Bahrain police fires tear gas at opposition protests
Published Wednesday, August 14, 2013
Updated at 6:50pm: Bahraini police fired tear gas to disperse hundreds of anti-government protesters on Wednesday, but there were no reports of casualties.
A Reuters correspondent saw police dispersing the demonstrators, who had approached a barbed wire fence erected the night before on the outskirts of the village of Shakhoora, west of the capital Manama, following calls by activists for mass anti-government protests.
— S.Yousif Almuhafda (@SAIDYOUSIF) August 14, 2013
Bahrain had tightened security around some restive villages to try to prevent planned anti-government protests.
Up to 100 people marched peacefully in the village of Saar west of the capital Manama in the morning, waving Bahraini flags and chanting anti-government slogans, Reuters witnesses said.
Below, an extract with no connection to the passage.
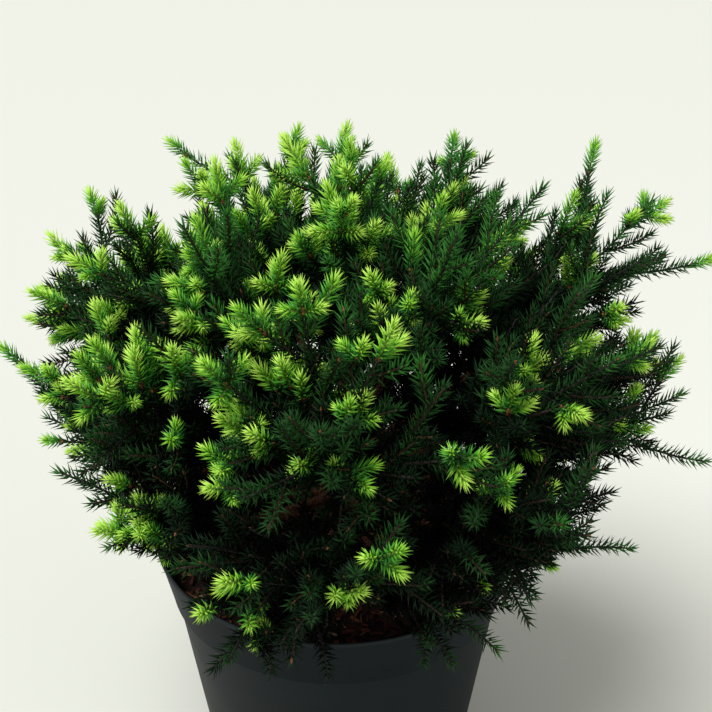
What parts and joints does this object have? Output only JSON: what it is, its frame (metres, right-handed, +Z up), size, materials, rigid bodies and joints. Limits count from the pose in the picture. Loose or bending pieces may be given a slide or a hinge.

The protest dispersed peacefully before security forces arrived at the scene. Larger protests were planned for the late afternoon.
Activists had called on social media for people to meet near the US embassy, saying they would try to force the ruling family to allow more democracy in the country of 1.25 million.
Bahrain's security forces remain loyal to a government that vowed on Monday to "forcefully confront" demonstrators and prosecute those responsible for "incitement."
— Maryam Alkhawaja (@MARYAMALKHAWAJA) August 14, 2013
The Interior Ministry reported that an Asian worker was injured by a firebomb as he tried to open a road blocked by protesters in a village south of Manama, and said burning tires had been used to block a main road in Muharraq, northeast of the capital.
It described the acts as "terrorism," for which new laws passed this month allow tougher penalties including longer prison terms and the stripping of Bahraini nationality.
The small Gulf Arab state and Western ally that hosts the US Fifth Fleet has had bouts of unrest since February 2011 when a Shia-led uprising demanded that the Sunni al-Khalifa dynasty give up power.
The authorities crushed the revolt but protests and clashes have persisted despite talks between government and opposition, leaving Bahrain on the front line of a tussle for regional influence between Iran and Saudi Arabia.
Bahrain's largest opposition group, the Islamist al-Wefaq Society, said it was not planning to join the protests officially but supported the right to peaceful demonstrations.
"I know that it is going to be a peaceful movement but, having said that, I also expect clashes between the government forces and the protesters, because they are against all protests and demonstrations," Wefaq leader Sheikh Ali Salman told Reuters.
Wefaq said in a report on its website late on Tuesday that security forces had ringed some areas with barbed wire and blocked some streets with concrete barriers. But by midday on Wednesday, only minor incidents were reported.
On Tuesday night, Bahrain deployed extra forces in areas where there has been regular unrest over the past two years. In some villages, all shops were closed. In Manama, where the government has banned protests, businesses were open but there was a bigger police presence than usual. In the Bab al-Bahrain commercial district police in riot gear sat in a parked bus.
Security forces were also monitoring traffic on roads leading into the capital, occasionally stopping vehicles to check identity papers.
The new push for a "free and democratic Bahrain" is being driven by "Tamarrod" (Rebellion), a loose association of opposition activists who came together in early July, according to social media quoting the group.
This is named after the Egyptian movement that staged protests against Mursi and his Muslim Brotherhood before the military removed the country's first freely-elected president.
Complaining of discrimination against Shias, who form the majority of the population, in areas such as employment and public services, the Bahraini opposition is demanding a constitutional monarchy with a government chosen from within a democratically-elected parliament. The government denies any discrimination.
"I don't see where the problem is, why we are not allowed to ask for our demands and needs in peaceful demonstrations," a 24-year-old secretary, who asked not to be named, said.
But a 34-year-old banker, who also asked for anonymity, said such protests were intimidating.
"The anti-government societies tried to scare us on February 14 of this year ... but thanks to the forces they were not able to do anything," he said, referring to an earlier call for protests to mark the second anniversary of the 2011 uprising.